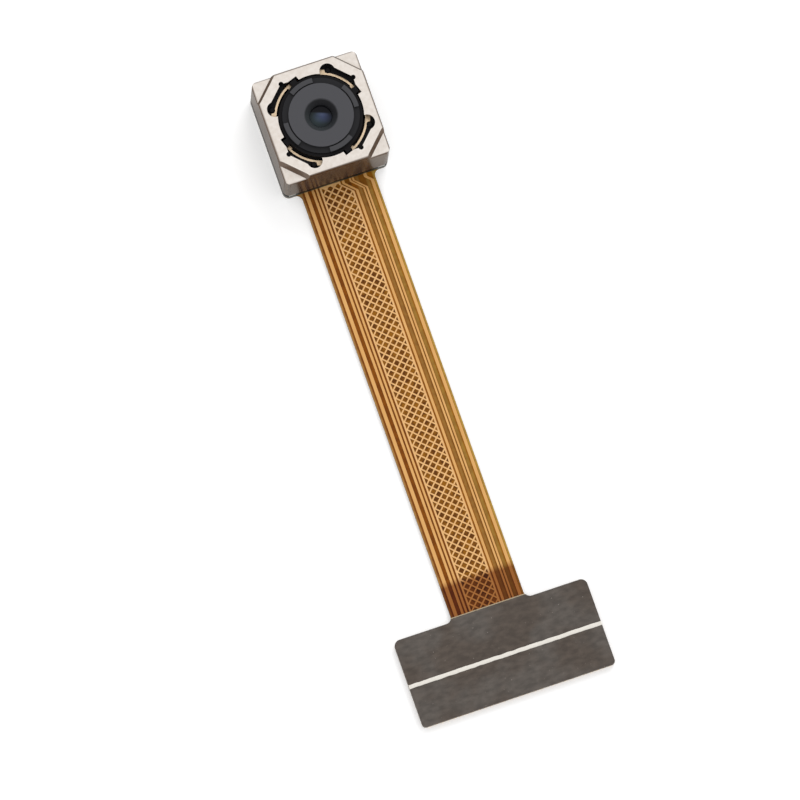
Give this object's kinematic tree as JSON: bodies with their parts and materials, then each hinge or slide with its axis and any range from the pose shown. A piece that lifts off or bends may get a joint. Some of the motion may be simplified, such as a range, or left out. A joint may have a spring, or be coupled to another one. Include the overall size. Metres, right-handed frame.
{
  "type": "autofocus camera module",
  "caption": "Square autofocus lens head on a rigid board, joined by a long flat flexible printed strip to a wide stiffened plug end.",
  "frame": {"origin": "on the lens axis, on the underside of the head", "axes": "+Z out of the lens along its axis, -Y along the flexible strip to the plug end, +X across"},
  "size_m": [0.0154, 0.0508, 0.0055],
  "materials": {
    "can_metal": "satin nickel-plated steel",
    "stiffener_metal": "satin",
    "film": "satin amber film",
    "track_copper": "satin, under amber film",
    "contact_gold": "bright gold plating",
    "adhesive": "matt",
    "plate": "satin",
    "ink": "matt",
    "board": "satin",
    "silicon": "glossy",
    "ceramic": "matt",
    "chip": "matt",
    "black_moulding": "matt",
    "filter_glass": "coated",
    "spring_bronze": "bright",
    "solder": "bright",
    "magnet": "nickel plated",
    "barrel_moulding": "fine matt",
    "coil_copper": "enamelled wire",
    "lens_glass": "coated",
    "baffle": "matt"
  },
  "bodies": {
    "housing": {"head_stiffener": "stiffener_metal", "flex_circuit": "film", "signal_tracks": "track_copper", "ground_mesh": "track_copper", "contact_fingers": "contact_gold", "plate_adhesive": "adhesive", "plug_plate": "plate", "insertion_line": "ink", "sensor_board": "board", "image_sensor": "silicon", "bond_wires": "contact_gold", "chip_capacitors": "ceramic", "autofocus_driver": "chip", "sensor_holder": "black_moulding", "infrared_filter": "filter_glass", "actuator_base": "black_moulding", "coil_terminals": "contact_gold", "solder_joints": "solder", "lower_spring": "spring_bronze", "magnets": "magnet", "spring_frame": "black_moulding", "upper_spring": "spring_bronze", "shield_can": "can_metal"},
    "lens_unit": {"lens_carrier": "black_moulding", "voice_coil": "coil_copper", "lens_barrel": "barrel_moulding", "front_lens": "lens_glass", "second_lens": "lens_glass", "third_lens": "lens_glass", "field_lens": "lens_glass", "baffle_rings": "baffle", "lens_retainer": "baffle"}
  },
  "joints": [
    {"name": "focus_travel", "type": "slide", "parent": "housing", "child": "lens_unit", "axis": [0, 0, 1], "range_m": [0, 0.00025], "stiffness_N_per_m": 40, "springref_m": -0.0001, "deforming": ["lower_spring", "upper_spring"]}
  ]
}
------------------------------------------------
Identify lines with the string "slide". Copy each one.

Give this object's kinematic tree as JSON: bodies with their parts and materials, then each hinge or slide with its axis and any range from the pose shown. A piece that lifts off or bends may get a joint. Some of the motion may be simplified, such as a range, or left out. A joint may have a spring, or be coupled to another one. Include the overall size. Metres, right-handed frame.
    {"name": "focus_travel", "type": "slide", "parent": "housing", "child": "lens_unit", "axis": [0, 0, 1], "range_m": [0, 0.00025], "stiffness_N_per_m": 40, "springref_m": -0.0001, "deforming": ["lower_spring", "upper_spring"]}